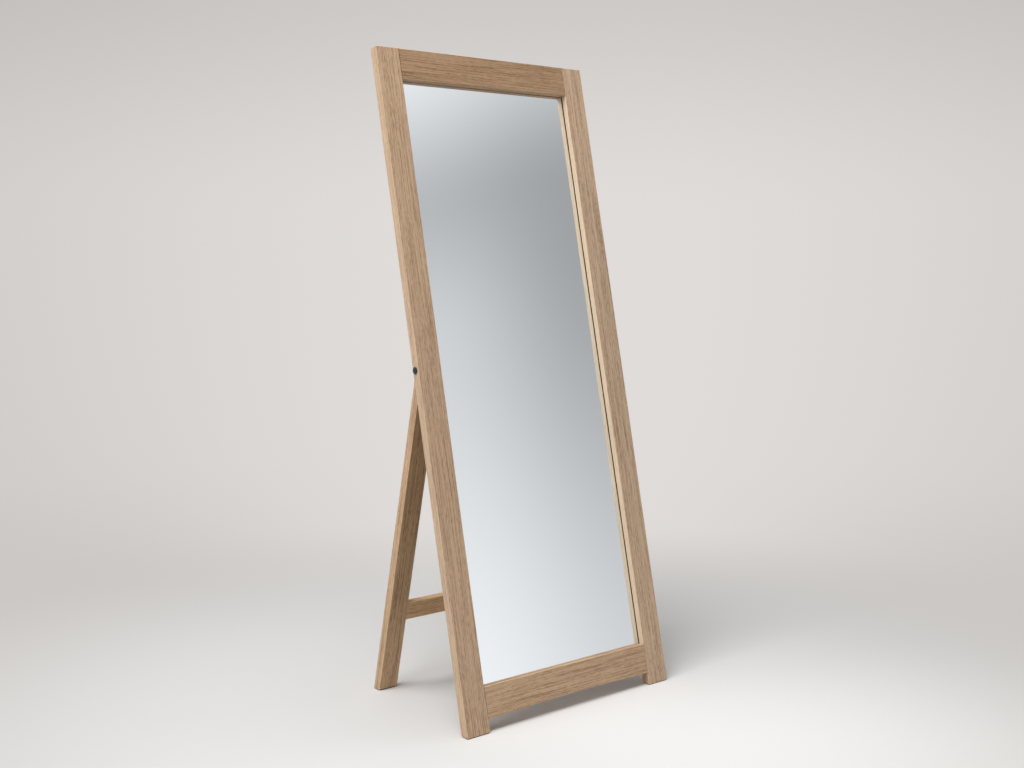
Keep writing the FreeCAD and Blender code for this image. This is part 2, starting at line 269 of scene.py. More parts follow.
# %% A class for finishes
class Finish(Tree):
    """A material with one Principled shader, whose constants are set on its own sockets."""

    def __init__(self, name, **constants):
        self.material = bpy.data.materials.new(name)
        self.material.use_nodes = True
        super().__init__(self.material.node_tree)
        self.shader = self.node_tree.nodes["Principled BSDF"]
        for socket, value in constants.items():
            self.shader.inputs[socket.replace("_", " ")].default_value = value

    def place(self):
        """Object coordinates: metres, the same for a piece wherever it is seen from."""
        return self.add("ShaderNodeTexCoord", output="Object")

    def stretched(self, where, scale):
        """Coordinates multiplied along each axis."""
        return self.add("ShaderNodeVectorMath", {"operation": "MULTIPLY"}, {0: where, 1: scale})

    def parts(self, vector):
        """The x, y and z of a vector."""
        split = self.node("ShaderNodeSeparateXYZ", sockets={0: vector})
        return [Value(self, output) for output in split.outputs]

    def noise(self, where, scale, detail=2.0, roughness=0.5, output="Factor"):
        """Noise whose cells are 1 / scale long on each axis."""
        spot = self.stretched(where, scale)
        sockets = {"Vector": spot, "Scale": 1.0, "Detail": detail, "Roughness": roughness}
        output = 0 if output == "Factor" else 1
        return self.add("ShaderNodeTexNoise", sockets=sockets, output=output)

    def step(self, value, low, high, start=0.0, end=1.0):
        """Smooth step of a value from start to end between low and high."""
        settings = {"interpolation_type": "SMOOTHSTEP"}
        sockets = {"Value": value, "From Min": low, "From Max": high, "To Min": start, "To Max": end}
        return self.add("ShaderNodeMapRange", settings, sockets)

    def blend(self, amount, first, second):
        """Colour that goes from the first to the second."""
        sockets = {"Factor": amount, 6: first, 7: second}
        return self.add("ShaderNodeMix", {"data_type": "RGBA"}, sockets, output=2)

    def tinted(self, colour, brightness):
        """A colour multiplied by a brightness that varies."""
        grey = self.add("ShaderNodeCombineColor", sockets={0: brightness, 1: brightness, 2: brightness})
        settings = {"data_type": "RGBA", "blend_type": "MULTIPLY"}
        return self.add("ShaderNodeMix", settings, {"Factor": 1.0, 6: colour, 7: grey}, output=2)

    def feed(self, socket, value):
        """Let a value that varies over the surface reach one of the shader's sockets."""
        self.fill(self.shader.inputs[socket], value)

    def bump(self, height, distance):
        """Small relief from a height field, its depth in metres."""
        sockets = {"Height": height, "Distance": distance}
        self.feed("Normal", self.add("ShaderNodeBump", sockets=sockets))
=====
* **What the task requires**
Copy each line of the data exactly, leaving nothing out.

* **Task response**
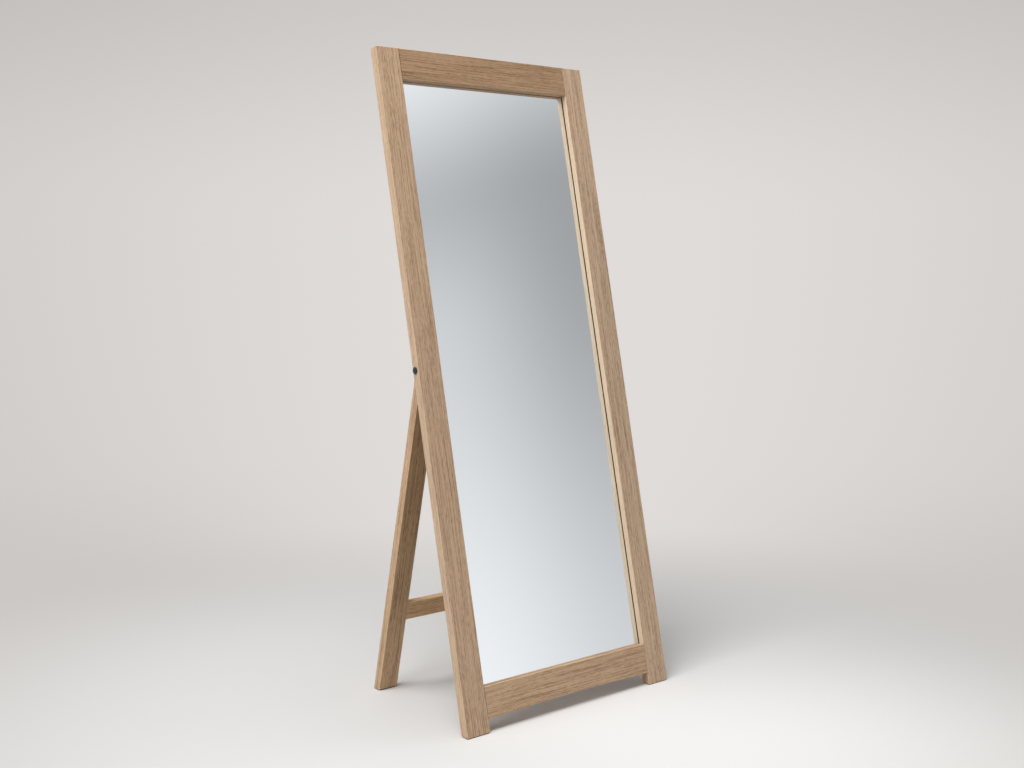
Keep writing the FreeCAD and Blender code for this image. This is part 2, starting at line 269 of scene.py. More parts follow.
# %% A class for finishes
class Finish(Tree):
    """A material with one Principled shader, whose constants are set on its own sockets."""

    def __init__(self, name, **constants):
        self.material = bpy.data.materials.new(name)
        self.material.use_nodes = True
        super().__init__(self.material.node_tree)
        self.shader = self.node_tree.nodes["Principled BSDF"]
        for socket, value in constants.items():
            self.shader.inputs[socket.replace("_", " ")].default_value = value

    def place(self):
        """Object coordinates: metres, the same for a piece wherever it is seen from."""
        return self.add("ShaderNodeTexCoord", output="Object")

    def stretched(self, where, scale):
        """Coordinates multiplied along each axis."""
        return self.add("ShaderNodeVectorMath", {"operation": "MULTIPLY"}, {0: where, 1: scale})

    def parts(self, vector):
        """The x, y and z of a vector."""
        split = self.node("ShaderNodeSeparateXYZ", sockets={0: vector})
        return [Value(self, output) for output in split.outputs]

    def noise(self, where, scale, detail=2.0, roughness=0.5, output="Factor"):
        """Noise whose cells are 1 / scale long on each axis."""
        spot = self.stretched(where, scale)
        sockets = {"Vector": spot, "Scale": 1.0, "Detail": detail, "Roughness": roughness}
        output = 0 if output == "Factor" else 1
        return self.add("ShaderNodeTexNoise", sockets=sockets, output=output)

    def step(self, value, low, high, start=0.0, end=1.0):
        """Smooth step of a value from start to end between low and high."""
        settings = {"interpolation_type": "SMOOTHSTEP"}
        sockets = {"Value": value, "From Min": low, "From Max": high, "To Min": start, "To Max": end}
        return self.add("ShaderNodeMapRange", settings, sockets)

    def blend(self, amount, first, second):
        """Colour that goes from the first to the second."""
        sockets = {"Factor": amount, 6: first, 7: second}
        return self.add("ShaderNodeMix", {"data_type": "RGBA"}, sockets, output=2)

    def tinted(self, colour, brightness):
        """A colour multiplied by a brightness that varies."""
        grey = self.add("ShaderNodeCombineColor", sockets={0: brightness, 1: brightness, 2: brightness})
        settings = {"data_type": "RGBA", "blend_type": "MULTIPLY"}
        return self.add("ShaderNodeMix", settings, {"Factor": 1.0, 6: colour, 7: grey}, output=2)

    def feed(self, socket, value):
        """Let a value that varies over the surface reach one of the shader's sockets."""
        self.fill(self.shader.inputs[socket], value)

    def bump(self, height, distance):
        """Small relief from a height field, its depth in metres."""
        sockets = {"Height": height, "Distance": distance}
        self.feed("Normal", self.add("ShaderNodeBump", sockets=sockets))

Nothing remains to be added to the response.